Here's a little example of a shared memory algorithm using the occam/CSP
model - it requires a recursive occam but we're still using the model.
[See also my and David Wood's paper in WoTUG-20 ("Higher Levels of Process
Synchronisation") for a fuller story, my and Kevin Vella's paper on
shared memory occam/CSP (which does a parallel shared memory quickersort)
in WoTUG-22 and David's paper on recursion in occam in WoTUG-23/CPA-2000.]

The following function sums an array in O(log(n)) time:

    INT result:
      VAL INT n IS SIZE A:
        n = 1
          result := A[0]
          VAL INT n2 IS n >> 1:
          INT hi, lo:
              hi := sum ([A FOR n2])
              lo := sum ([A FROM n2])
            result := hi + lo
      RESULT result

It uses no channels (:-) but just relies on the PAR termination
to synchronise things perfectly.  It's recursive, of course, and
requires a fine-grained parallel architecture, with a sufficient
amount of parallelism, to reach the O(log(n)) time.

A JCSP/CTJ version would actually work!  But the overheads would
require either someting more complex than the "+" operation or
some tuning to do bigger clumps serially - see below.

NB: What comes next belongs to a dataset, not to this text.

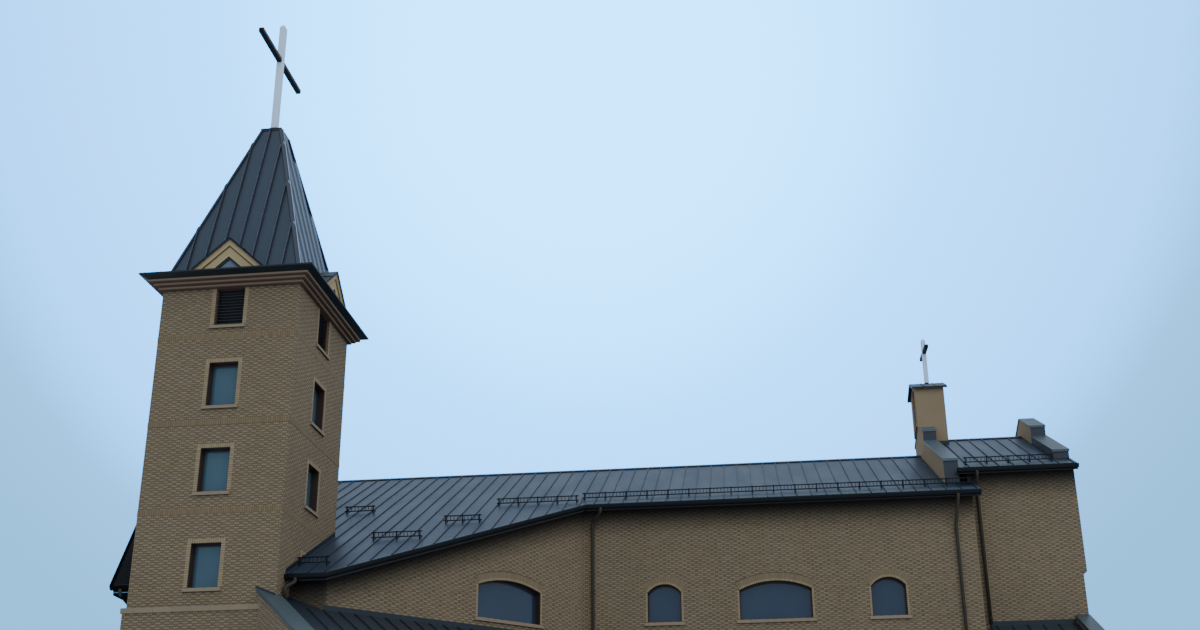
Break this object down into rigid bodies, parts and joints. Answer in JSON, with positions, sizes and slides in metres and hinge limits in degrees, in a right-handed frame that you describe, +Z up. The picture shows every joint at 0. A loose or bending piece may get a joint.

The WoTUG-20 paper presented a more functional version of the above,
where we take advantage of the side-effect-freedom of occam expressions
to allow the compiler to generate parallel code for separate parts
of an expression:

    INT result:
      VAL INT n IS SIZE A:
        n = 1
          result := A[0]
          VAL INT n2 IS n >> 1:
          result := sum ([A FOR n2]) + sum ([A FROM n2])
      RESULT result

bur I prefer the "one-liner":

    [sum ([A FOR (SIZE A) >> 1]) + sum ([A FROM (SIZE A) >> 1]), A[0]]
    [INT ((SIZE A) = 1)]:

where we need lazy evaluation of in-lined-array index lookup (and take
advantage that INT FALSE is 0 and INT TRUE is 1).

Unrolling things so as to "do bigger clumps serially" is easy:

      A[0] + A[1],
      A[0] + (A[1] + A[2]),
      (A[0] + A[1]) + (A[2] + A[3]),
      (A[0] + A[1]) + (A[2] + (A[3] + A[4])),
      (A[0] + (A[1] + A[2])) + (A[3] + (A[4] + A[5])),
      (A[0] + (A[1] + A[2])) + ((A[3] + A[4]) + (A[5] + A[6])),
      ((A[0] + A[1]) + (A[2] + A[3])) + ((A[4] + A[5]) + (A[6] + A[7]))]
     [(SIZE A) - 1],
     sum ([A FROM 0 FOR (SIZE A) >> 1]) +
     sum ([A FROM (SIZE A) >> 1 FOR (SIZE A) - ((SIZE A) >> 1)])]
    [INT ((SIZE A) > 8)]:

So, the occam/CSP model seems to take on board parallel functional
programming as well as shared memory parallelism - and the parallelism
can be as dynamic as you wish.

Now, what was that guy saying again about occam and CSP?

As for "handling the stuff myself" to get the "flexibilty" - good luck!
That's definitely not for the masses and, for the experts, definitely
not the sort of thing you want to do every day.  And, even then, it takes
a long time before you really feel comfortable that you haven't missed
anything - like a race hazard or deadlock or starvation or livelock ...

But CSP is for all and for every day work.